Explaining p-values with puppies

You’ll find p-values lurking all over data science (and all the rest of science, for that matter). If you took STAT101, the explanation you probably heard runs something like this: A p-value is the probability of observing a statistic at least as extreme as ours, conditional on the null hypothesis. No wonder that didn’t stick! Let’s try it with puppies instead…

(If you prefer to learn in video form, link’s at the bottom.)

Setting the (crime) scene

Imagine coming home and discovering this in your kitchen:

Let’s assume this is your dog and your kitchen, otherwise the example just became much stranger. Also, as far as their owners are concerned, dogs are always puppies even when they’re too big to carry around.

Let’s put this suspect on trial for the crime of sticking his head in the garbage bin!

We’ll work with a default action of not yelling at Fido and a corresponding null hypothesis of “Fido is innocent.” If you’re new to these concepts or unsure how to set up hypotheses, read this.

Our setup for the hypothesis test. Big words explained here. Also, yelling at puppies is probably not the way to go through life, but bear with me for the sake of the example.

Describe the null world

The first step in calculating a p-value is to take a deep breath and say, “Okay, Fido, I’m going to imagine that you are innocent.”

What we’re doing here is visualizing the null hypothesis world and figuring out how things work there so we can make a toy model of it. That’s what the calculations are all about.

Does this evidence surprise you?

You’ve just finished imagining how your world works if Fido never goes after garbage.

“How surprising would this evidence be if Fido’s innocent?”

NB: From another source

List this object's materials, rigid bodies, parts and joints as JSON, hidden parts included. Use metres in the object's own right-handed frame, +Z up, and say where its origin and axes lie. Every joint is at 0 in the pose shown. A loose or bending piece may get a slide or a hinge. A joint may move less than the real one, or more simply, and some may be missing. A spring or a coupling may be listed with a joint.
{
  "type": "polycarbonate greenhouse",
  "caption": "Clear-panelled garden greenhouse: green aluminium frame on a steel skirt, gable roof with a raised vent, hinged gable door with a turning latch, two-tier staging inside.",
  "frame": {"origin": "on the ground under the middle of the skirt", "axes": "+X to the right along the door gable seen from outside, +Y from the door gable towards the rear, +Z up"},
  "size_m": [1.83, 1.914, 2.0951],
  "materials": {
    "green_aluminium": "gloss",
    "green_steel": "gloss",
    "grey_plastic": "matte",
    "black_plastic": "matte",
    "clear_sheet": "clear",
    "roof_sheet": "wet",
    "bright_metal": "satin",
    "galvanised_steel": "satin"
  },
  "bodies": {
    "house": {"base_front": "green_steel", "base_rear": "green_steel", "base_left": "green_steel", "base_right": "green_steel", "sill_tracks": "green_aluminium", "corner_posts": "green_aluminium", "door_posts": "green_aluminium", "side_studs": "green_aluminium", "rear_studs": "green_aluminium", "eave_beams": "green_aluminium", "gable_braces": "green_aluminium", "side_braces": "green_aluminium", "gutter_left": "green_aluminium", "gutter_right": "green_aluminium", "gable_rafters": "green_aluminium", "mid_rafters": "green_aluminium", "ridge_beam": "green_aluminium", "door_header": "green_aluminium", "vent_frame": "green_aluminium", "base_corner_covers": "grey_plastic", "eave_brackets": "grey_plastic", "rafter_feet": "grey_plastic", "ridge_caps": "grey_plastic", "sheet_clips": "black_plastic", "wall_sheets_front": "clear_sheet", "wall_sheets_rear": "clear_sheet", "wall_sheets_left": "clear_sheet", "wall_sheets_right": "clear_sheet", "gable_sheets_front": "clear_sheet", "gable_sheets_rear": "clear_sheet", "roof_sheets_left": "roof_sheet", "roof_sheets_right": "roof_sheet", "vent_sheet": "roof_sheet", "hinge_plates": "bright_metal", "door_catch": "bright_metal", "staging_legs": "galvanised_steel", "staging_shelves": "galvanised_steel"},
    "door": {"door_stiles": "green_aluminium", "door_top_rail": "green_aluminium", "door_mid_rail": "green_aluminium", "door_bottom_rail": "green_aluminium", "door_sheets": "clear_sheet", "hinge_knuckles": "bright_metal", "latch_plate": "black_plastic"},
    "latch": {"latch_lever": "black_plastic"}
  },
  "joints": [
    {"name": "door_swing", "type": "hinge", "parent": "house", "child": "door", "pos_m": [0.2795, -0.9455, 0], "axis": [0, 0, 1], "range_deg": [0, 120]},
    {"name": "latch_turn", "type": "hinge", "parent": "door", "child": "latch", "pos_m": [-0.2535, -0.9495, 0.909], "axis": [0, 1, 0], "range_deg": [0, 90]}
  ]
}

It’s time to ask the big question: How likely is this world to cough up something at least as damning the evidence we saw in real life?

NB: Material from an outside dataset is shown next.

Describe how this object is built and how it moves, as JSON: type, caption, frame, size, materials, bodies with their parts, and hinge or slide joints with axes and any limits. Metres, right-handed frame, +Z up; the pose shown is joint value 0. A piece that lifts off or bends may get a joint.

When you answer that question with a number, that number is the p-value itself!

A verdict based on surprise

If you live with an eight year old (that special sort of mischief), it’s plausible that an innocent Fido gets decorated with new collar (made of bin lid) every now and then. Your p-value might not be such a small number. Since the evidence then looks plausible under Fido’s innocence, you’ll see no reason to change your mind about calling Fido a good dog.

If you live alone with Fido, you could still imagine a way to get evidence at least this damning. Maybe your crazy neighbor climbed in through your window, ran all around your apartment, put the bin lid on the dog’s head …and jumped out the window again!

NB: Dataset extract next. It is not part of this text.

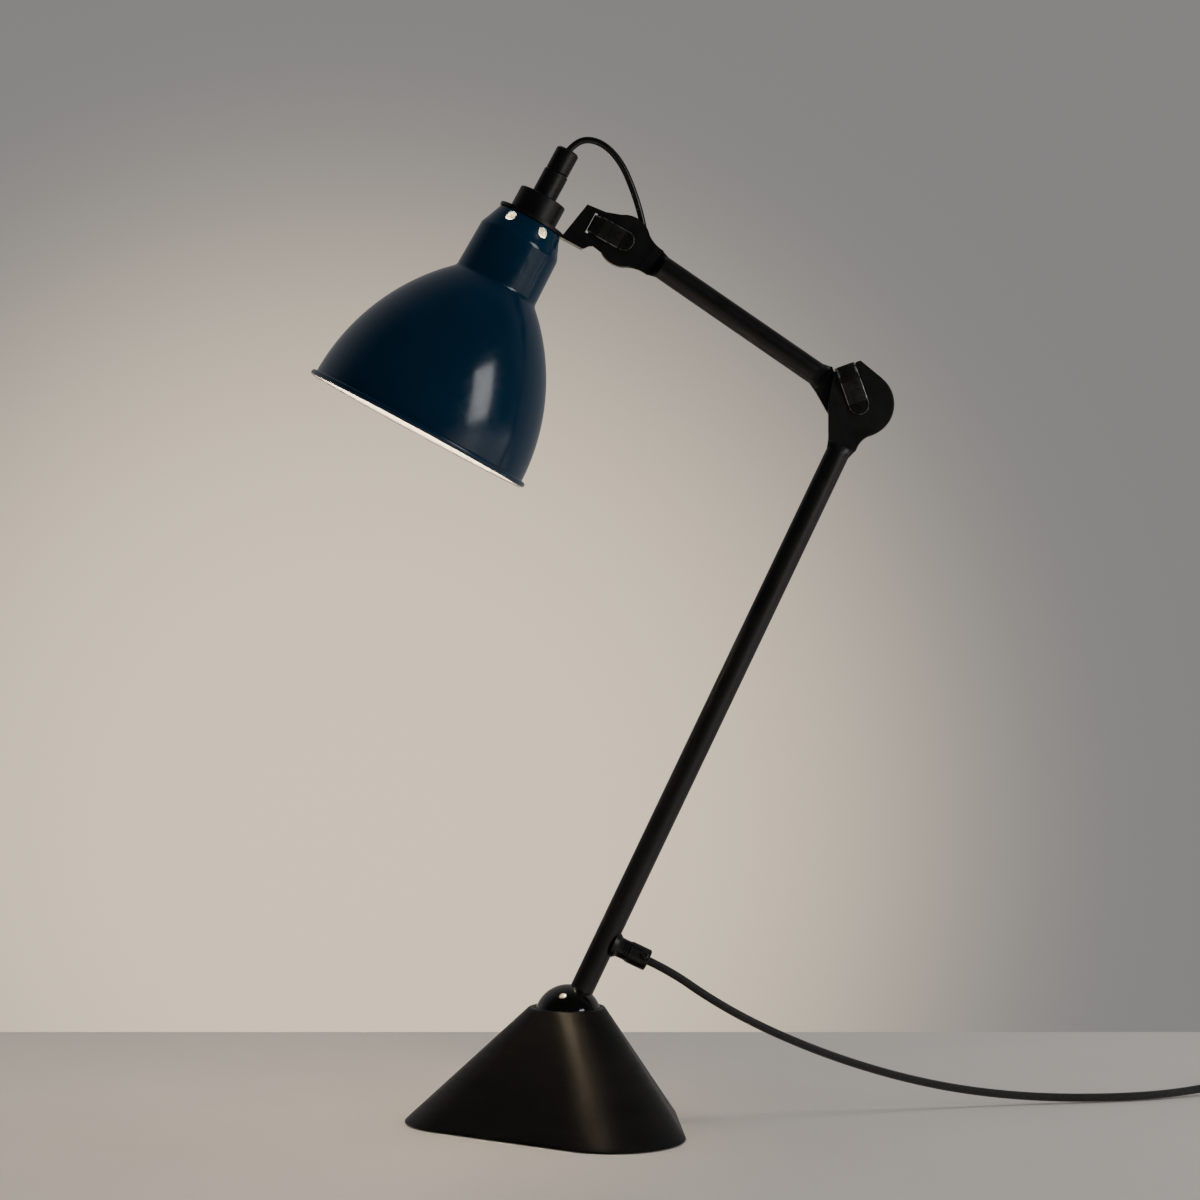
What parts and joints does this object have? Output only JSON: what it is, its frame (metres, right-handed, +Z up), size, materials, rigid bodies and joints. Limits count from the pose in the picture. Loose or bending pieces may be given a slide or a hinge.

This is possible. It’s just not very probable. When you squint at that probability, you find the p-value so teensy tiny that continuing to entertain the dog’s innocence makes you feel ridiculous. So you say, “I reject the null hypothesis. I find you guilty. BAD DOG, FIDO!”

A p-value doesn’t *prove* anything. It’s simply a way to use surprise as a basis for making a reasonable decision.

It’s possible that you came to the wrong conclusion — uncertainty is a jerk that way. You won’t know whether you got it right until it’s too late. That’s life. We can only strive to do our best in an uncertain world. The p-value is simply a way to use surprise as a basis for making a reasonable decision. If you start expecting it to do something else for you, you’ll deserve all the scorn the internet loves to throw at p-value abusers.

Summary

A p-value asks, “If I’m living in a world where I should be taking my default action, how unsurprising is my evidence?” The higher the p-value, the less ridiculous I’ll feel about persisting with my planned action. If the p-value is low enough, I’ll change my mind and do something else.